#### [SOURCE RECORDS]
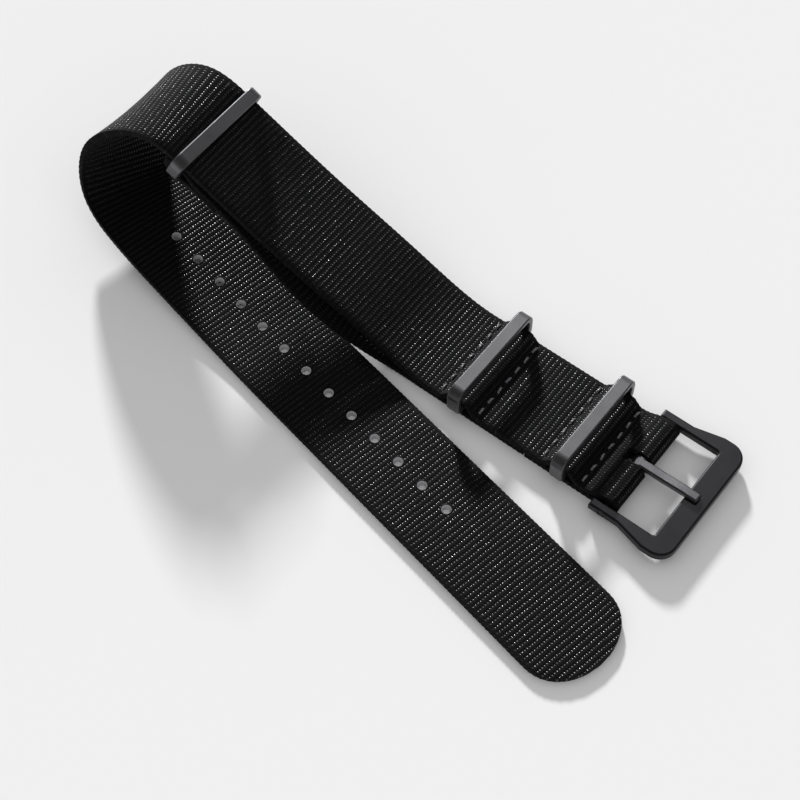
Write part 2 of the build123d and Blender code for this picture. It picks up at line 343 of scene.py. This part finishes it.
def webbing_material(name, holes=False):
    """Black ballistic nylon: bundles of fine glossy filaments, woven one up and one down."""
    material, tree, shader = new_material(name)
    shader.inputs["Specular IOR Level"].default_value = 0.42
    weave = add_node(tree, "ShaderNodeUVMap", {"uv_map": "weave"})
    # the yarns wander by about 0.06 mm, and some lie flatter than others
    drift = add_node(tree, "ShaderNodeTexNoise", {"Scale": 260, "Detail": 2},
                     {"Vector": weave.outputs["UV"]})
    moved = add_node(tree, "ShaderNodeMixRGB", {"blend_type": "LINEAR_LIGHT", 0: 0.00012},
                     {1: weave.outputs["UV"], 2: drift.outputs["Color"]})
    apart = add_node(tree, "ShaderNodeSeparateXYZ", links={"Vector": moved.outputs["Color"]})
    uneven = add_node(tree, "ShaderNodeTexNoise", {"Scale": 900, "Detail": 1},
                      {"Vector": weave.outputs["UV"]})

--

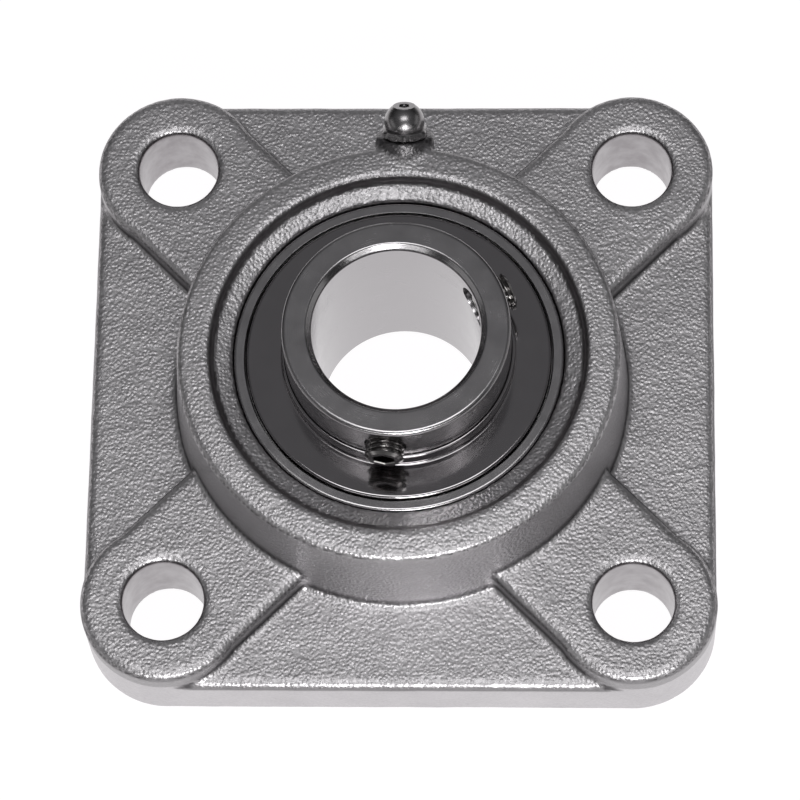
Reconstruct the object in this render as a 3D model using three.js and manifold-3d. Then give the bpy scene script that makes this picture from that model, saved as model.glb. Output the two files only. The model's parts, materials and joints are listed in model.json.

* * *

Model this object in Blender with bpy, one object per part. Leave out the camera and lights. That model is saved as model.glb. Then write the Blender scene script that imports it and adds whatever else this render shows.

#### [WRITTEN INSTRUCTION]
Pull out every line holding "this" from the records above, and copy it.

#### [TASK RESULT]
Write part 2 of the build123d and Blender code for this picture. It picks up at line 343 of scene.py. This part finishes it.
Reconstruct the object in this render as a 3D model using three.js and manifold-3d. Then give the bpy scene script that makes this picture from that model, saved as model.glb. Output the two files only. The model's parts, materials and joints are listed in model.json.
Model this object in Blender with bpy, one object per part. Leave out the camera and lights. That model is saved as model.glb. Then write the Blender scene script that imports it and adds whatever else this render shows.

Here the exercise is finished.